For a time thought dead after radio contact was lost in October 2000, Pioneer 10's signal was reacquired by a DSN station in Madrid on April 28, 2001. It was contacted again on March 2, 2002, its 30th anniversary, and found to be in continued good health.

Pioneer 10 was officially declared lost on February 26, 2003. No further attempts will be made to communicate to the craft or listen for a signal. The last radio signal detected from the spacecraft was received on January 22, 2003. On February 7, 2003 a last contact attempt failed to find a detectable signal. The end was not a surprise, Pioneer's last transmission with telemetry data was April 27, 2002. Two succeeding transmissions were very faint and contained no telemetry. It is believed that its radioactive power source has degraded to the point where it was no longer strong enough to run the craft's systems and produce a radio signal strong enough to be detectable on Earth.
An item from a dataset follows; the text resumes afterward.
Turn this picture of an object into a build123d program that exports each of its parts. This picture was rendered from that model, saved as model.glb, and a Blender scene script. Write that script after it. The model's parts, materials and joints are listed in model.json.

Pioneer 10 will greet interstellar space in silence, leaving the likely honor of finding that boundary to either Voyager 1 or Voyager 2.

Companion to Pioneer 11.

Mission Status of as February 26, 2003:

  • Distance from Sun: 82.24 AU
  • Distance from Earth: 12.23 billion km
  • Speed relative to Sun: 12.224 km/sec
  • Round Trip Light Time: 22 hours 40 minutes
  • Final Radio Contact: January 22, 2003

Check for the latest Pioneer status updates.
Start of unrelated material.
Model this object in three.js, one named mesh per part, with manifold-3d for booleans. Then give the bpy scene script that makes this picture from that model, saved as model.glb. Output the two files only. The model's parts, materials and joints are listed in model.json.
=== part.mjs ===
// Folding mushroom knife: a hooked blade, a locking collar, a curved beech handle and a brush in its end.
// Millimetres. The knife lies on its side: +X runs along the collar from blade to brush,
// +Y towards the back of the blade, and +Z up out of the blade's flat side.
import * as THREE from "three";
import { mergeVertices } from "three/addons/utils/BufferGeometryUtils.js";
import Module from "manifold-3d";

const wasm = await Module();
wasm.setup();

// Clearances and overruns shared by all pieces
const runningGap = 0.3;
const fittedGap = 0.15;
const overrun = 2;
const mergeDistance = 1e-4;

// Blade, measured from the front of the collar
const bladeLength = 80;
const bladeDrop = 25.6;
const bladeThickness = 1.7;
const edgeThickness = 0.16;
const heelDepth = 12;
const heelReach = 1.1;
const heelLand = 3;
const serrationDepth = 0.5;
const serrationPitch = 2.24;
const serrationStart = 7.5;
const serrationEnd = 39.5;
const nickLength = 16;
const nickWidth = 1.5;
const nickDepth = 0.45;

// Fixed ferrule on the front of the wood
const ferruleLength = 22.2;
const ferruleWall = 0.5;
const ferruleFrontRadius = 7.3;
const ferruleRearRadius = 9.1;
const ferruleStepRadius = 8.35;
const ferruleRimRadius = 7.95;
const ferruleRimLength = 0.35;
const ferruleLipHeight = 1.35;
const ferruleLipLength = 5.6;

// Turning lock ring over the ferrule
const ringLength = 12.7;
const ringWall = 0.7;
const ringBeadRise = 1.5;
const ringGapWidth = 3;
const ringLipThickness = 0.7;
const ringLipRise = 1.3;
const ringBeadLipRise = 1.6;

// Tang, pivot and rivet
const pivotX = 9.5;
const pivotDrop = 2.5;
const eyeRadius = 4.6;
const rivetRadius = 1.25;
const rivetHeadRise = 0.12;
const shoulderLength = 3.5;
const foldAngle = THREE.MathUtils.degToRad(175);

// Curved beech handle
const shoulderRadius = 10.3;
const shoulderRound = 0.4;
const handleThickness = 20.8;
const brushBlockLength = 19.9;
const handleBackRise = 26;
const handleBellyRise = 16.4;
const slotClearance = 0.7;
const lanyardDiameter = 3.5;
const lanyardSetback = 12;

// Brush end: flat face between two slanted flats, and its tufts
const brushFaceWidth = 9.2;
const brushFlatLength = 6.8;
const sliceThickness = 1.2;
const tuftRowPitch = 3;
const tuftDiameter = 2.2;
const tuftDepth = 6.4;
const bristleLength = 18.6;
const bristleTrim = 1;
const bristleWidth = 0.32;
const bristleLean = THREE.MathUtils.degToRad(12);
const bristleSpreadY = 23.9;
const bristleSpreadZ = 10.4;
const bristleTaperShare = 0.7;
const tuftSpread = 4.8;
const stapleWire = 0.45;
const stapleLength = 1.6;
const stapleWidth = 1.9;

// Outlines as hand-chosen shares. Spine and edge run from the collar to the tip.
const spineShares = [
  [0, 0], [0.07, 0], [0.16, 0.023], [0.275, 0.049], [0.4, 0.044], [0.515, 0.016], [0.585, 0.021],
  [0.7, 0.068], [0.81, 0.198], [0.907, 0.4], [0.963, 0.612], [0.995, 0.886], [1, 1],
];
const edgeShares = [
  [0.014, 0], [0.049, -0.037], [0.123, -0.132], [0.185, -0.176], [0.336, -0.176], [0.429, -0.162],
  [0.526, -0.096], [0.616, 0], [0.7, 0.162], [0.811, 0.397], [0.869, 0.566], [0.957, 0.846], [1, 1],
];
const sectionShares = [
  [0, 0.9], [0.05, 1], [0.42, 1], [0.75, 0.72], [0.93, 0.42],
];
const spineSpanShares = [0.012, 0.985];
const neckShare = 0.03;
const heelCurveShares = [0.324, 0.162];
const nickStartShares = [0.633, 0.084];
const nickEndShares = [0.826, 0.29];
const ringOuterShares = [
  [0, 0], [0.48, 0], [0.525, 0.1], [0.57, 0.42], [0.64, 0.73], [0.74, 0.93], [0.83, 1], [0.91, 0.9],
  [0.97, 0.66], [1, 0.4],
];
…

The art historian Ernst Gombrich offers an insightful commentary on the plaque carried by Pioneer 10:

The National Aeronautics and Space Administration has equipped a deep-space probe with a pictorial message 'on the off-chance that somewhere on the way it is intercepted by intelligent scientifically educated beings.' It is unlikely that their effort was meant to be taken quite seriously, but what if we try? These beings would first of all have to be equipped with 'receivers' among their sense organs that respond to the same band of electromagnetic waves as our eyes do. Even in that unlikely case they could not possibly get the message. Reading an image, like the reception of any other message, is dependent on prior knowledge of possibilities; we can only recognize what we know. Even the sight of the awkward naked figures in the illustration cannot be separated in our mind from our knowledge. We know that feet are for standing and eyes are for looking and we project this knowledge onto these configurations, which would look 'like nothing on earth' without this prior information. It is this information alone that enables us to separate the code from the message; we see which of the lines are intended as contours and which are intended as conventional modelling. Our 'scientifically educated' fellow creatures in space might be forgiven if they saw the figures as wire constructs with loose bits and pieces hovering weightlessly in between. Even if they deciphered this aspect of the code, what would they make of the woman's right arm that tapers off like a flamingo's neck and beak? The creatures are 'drawn to scale against the outline of the spacecraft,' but if the recipients are supposed to understand foreshortening, they might also expect to see perspective and conceive the craft as being further back, which would make the scale of the manikins minute. As for the fact that 'the man has his right hand raised in greeting' (the female of the species presumably being less outgoing), not even an earthly Chinese or Indian would be able to correctly interpret this gesture from his own repertory.

(Gombrich, The Visual Image,1974).

The representation of humans is accompanied by a chart: a pattern of lines beside the figures standing for the 14 pulsars of the Milky Way, the whole being designed to locate the sun of our universe. A second drawing (how are they to know it is not part of the same chart?) 'shows the earth and the other planets in relation to the sun and the path of Pioneer from earth and swinging past Jupiter.' The trajectory, it will be noticed, is endowed with a directional arrowhead; it seems to have escaped the designers that this is a conventional symbol unknown to a race that never had the equivalent of bows and arrows.

(Gombrich, The Image and the Eye: Further Studies in the Psychology of Pictorial Representation, London 1982).